In the case of voltage conditions, if a voltage of 30 kV or less is applied for electrospinning of the spinning solution, an electromagnetic field is formed between the nozzle and the conductor, so there is no need to apply a voltage exceeding 30 kV.

The distance between the nozzle and the conductor, i.e., the distance between the nozzle containing the spinning solution and the conductor, is 30 cm or less to form nano-sized composite fibers. If the distance between the nozzle and the conductor exceeds 30 cm, the distance between the nozzle and the conductor is too far, so that the electromagnetic force becomes smaller, making it difficult to uniformly form the nano-size of the composite fibers, and there is a disadvantage that a droplet shape rather than a nanofiber may be seen. It may be preferably less than 10 cm.
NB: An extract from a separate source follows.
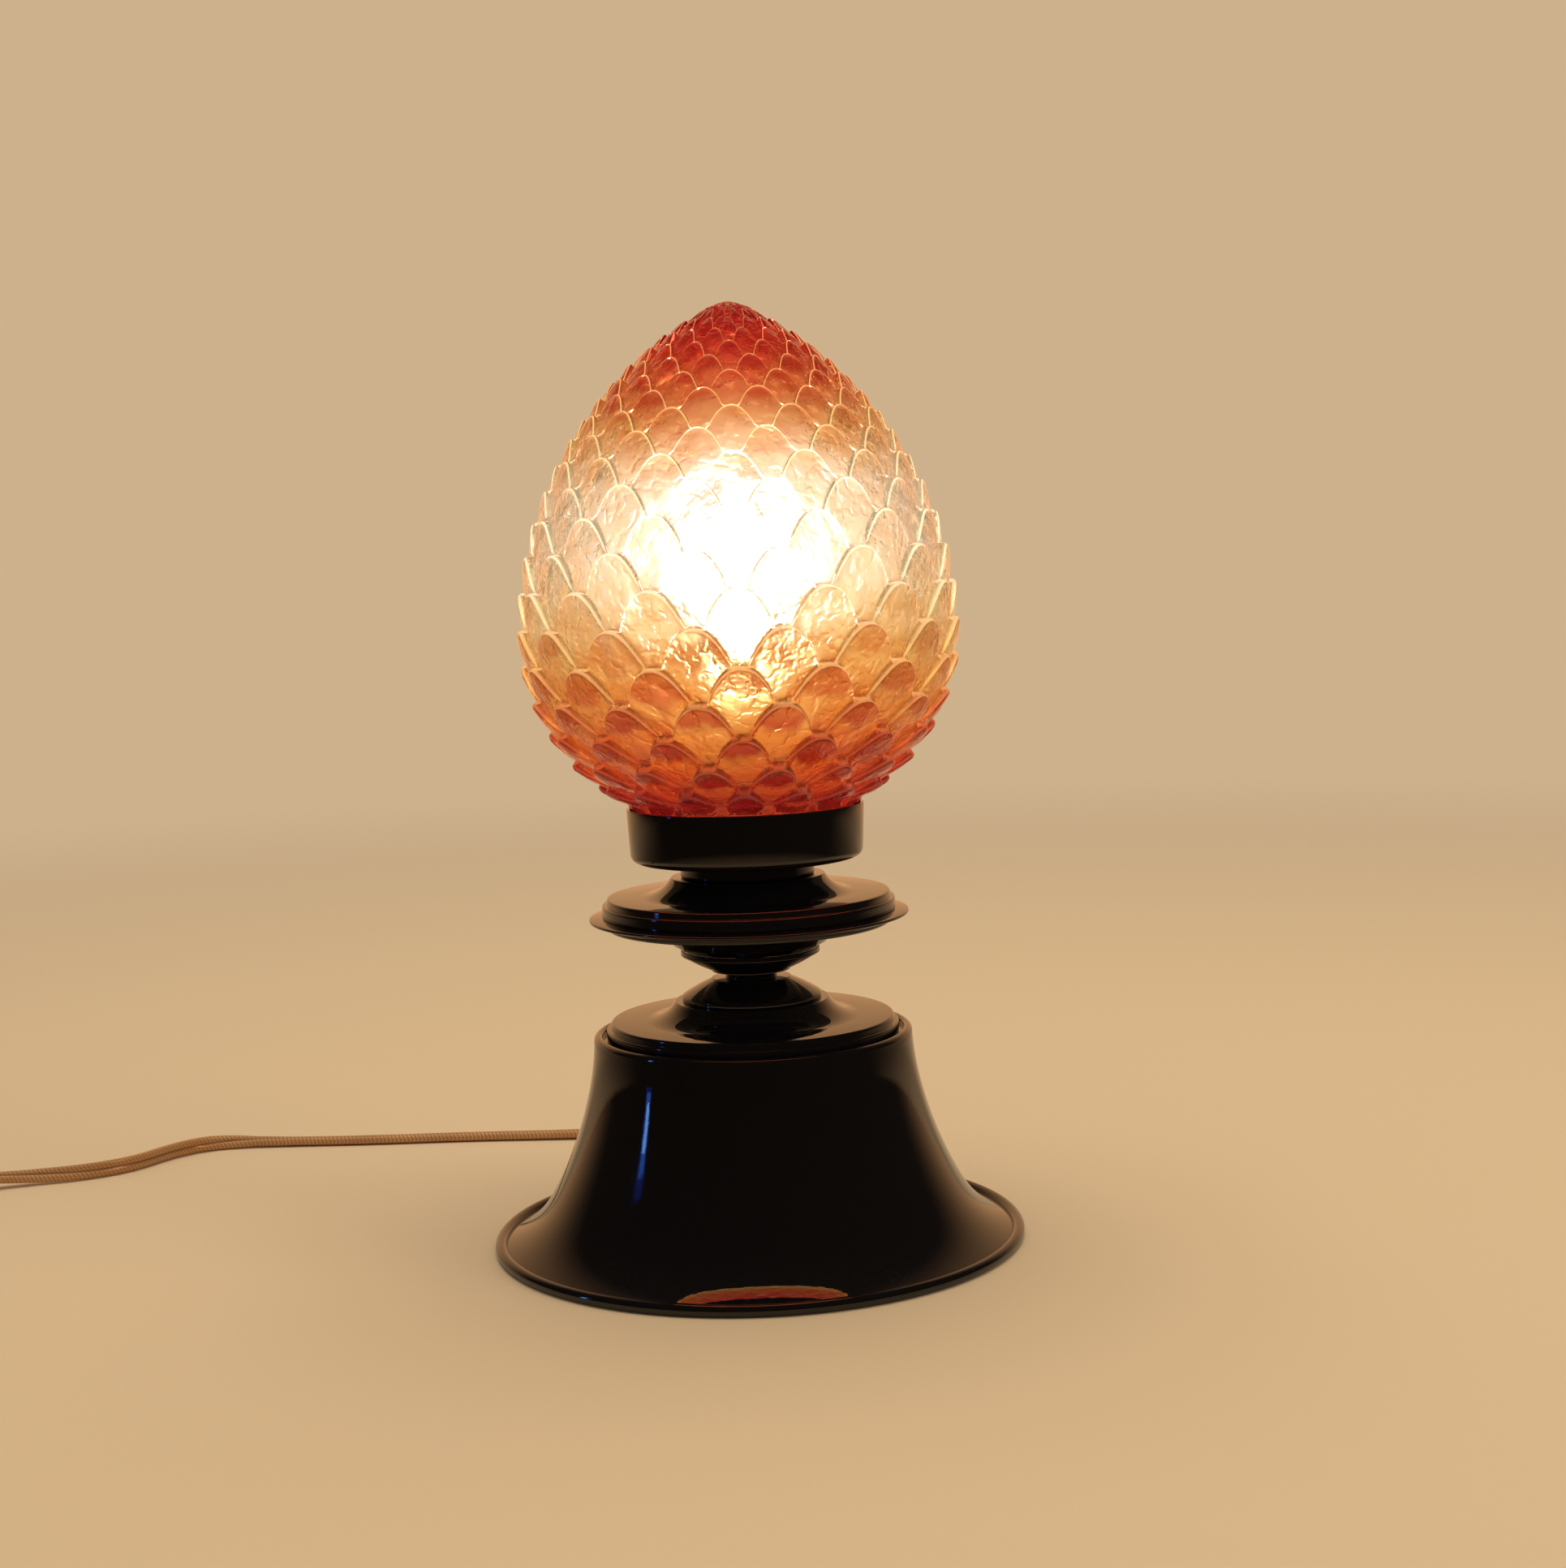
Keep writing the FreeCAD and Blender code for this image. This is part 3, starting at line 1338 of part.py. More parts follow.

In the case of the fluid amount of the carbon-containing polymer, it should be 25 ml/min or less so that the spinning solution is formed into a Taylor cone and stretched well into nanofibers, but if it exceeds 25 ml/min, the fluid amount is too large and the stretching amount is small, so that the probability of manufacturing uneven nanofibers increases, which may also increase the defect rate.